Sonra düşündükçe, belki de işin ötesine baktığını ve yalnızca getirebileceği mali ödüllere odaklandığını fark eder. İş, bir amaca ulaşmak için bir araç, para kazanmanın ve faturaları ödemenin bir yolu haline gelmiştir. İşe bir şeyler verme, insanlara yardım etme, katkı sağlama duygusunu kaybetmiştir.”
Bu hisler hikayede şöyle ifade ediliyor:
“Bir insanın hedefleri hatalıysa, hiçbir şey doğru olmaz,” sözünün ne kadar doğru olduğunu anladım. İster postacı, berber, sigortacı veya ev kadını olun, ister başka bir şeyle uğraşın, durum değişmez. Başkalarına hizmet ettiğinizi hissettiğiniz sürece işinizi iyi yaparsınız. Kendiniz dışında hiç kimseye yararlı olmuyorsanız, işinizi o kadar iyi yapamazsınız.”
Dördüncü ve son reçetede şöyle yazmaktadır: "Endişelerini kuma yaz"

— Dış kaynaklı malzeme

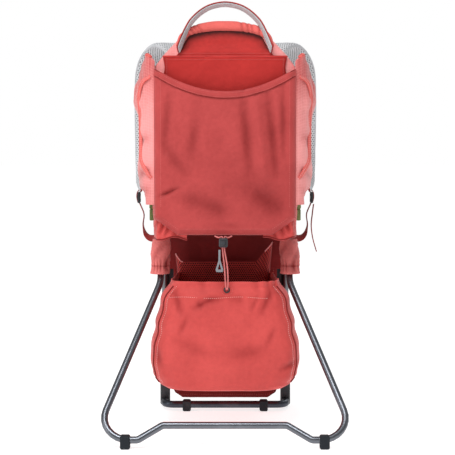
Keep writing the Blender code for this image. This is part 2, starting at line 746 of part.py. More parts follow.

Bir deniz kabuğu parçası alır ve endişelerini kuma yazar. Sonra gelgit geldiği için uzaklaşır oradan. Tabii ki gelgit, yazdığı endişeleri silip süpürür.
….
Hepimizin bu hikayedeki reçeteleri uygulamaya ihtiyaç duyduğu dönemler olmuştur ve olacaktır. Öyle zamanlarda, (bu dört reçeteyi uygulamak şartıyla) kent yaşamının acımasızlığından, gürültüsünden ve karmaşasından, bir günlüğüne olsun uzaklaşıp doğanın merhametine sığınmak iyi gelecektir mutlaka.
Sahi, sizin çocukken en mutlu olduğunuz yer neresiydi?